イエスの時代、「神の子」は、神から遣わされる特別な人、メシア、救世主を指す言葉として用いられていました。「イエスこそメシア・神の子」という期待や呼びかけに対して「私は人の子」という応答も多くあったと思われます。

 イエスの時代以前から、かなり浸透していたヘレニズム、善悪の二元論がありました。パウロはイエスとは直接会ったことはありません。パウロは“律法”によってのみ人は義とされる、善となるという「基準」を守るため、律法の敵を滅ぼそうとしていた人ですが、イエスの十字架に出会い、復活のイエスに出会い、“福音”に招かれ、いったん盲目となり、人生のリセット、「死と再生」に導かれました。

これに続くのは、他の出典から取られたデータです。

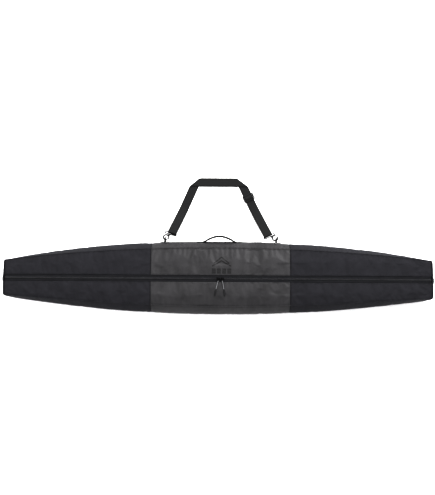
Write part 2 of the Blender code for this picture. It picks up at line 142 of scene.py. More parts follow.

 パウロは自分自身の実体験をもとに、人は生来、“悪”であるという「性悪説」に立ち、イエスこそ人の生まれつきの罪に連帯し、自分の罪として滅ぼされることで、十字架で全ての罪を滅ぼし、人を神にとっての合格者、“義人”に再生させることのできる救世主・メシアとなったと語ったわけです。 イエスだけが私のメシア・救い主であり、他に救われる道はない、という一本の道を示したわけです。結果的に、このことは新たな「選民思想」を生み出したことになります。

 イエスの宣教とパウロの宣教の「差異」・ちがいを考え続けることは、今の「神の招き」を聴くことだと思います。

 

先週の出来事

ウクライナのゼレンスキー大統領とローマ・カトリック教会のフランシスコ教皇とがバチカンで会談し、双方で「ウクライナへの人道支援を継続する必要がある」という認識で一致した、との報道がありました。「あらら」とため息。
 ローマ・カトリック教会の教皇が、戦闘状態にある国の代表者と会うのならば、戦争終結への祈りと、そのための対話が最も重要であり、両国への「とりなし」の努力もなされるべきだと思います。一方的な侵攻から始まり、今も続いている戦争であっても、一方への人道支援・援助という関わり方は、一方を裁き、目指すべき「和解・終結」を遠ざけると感じるのです。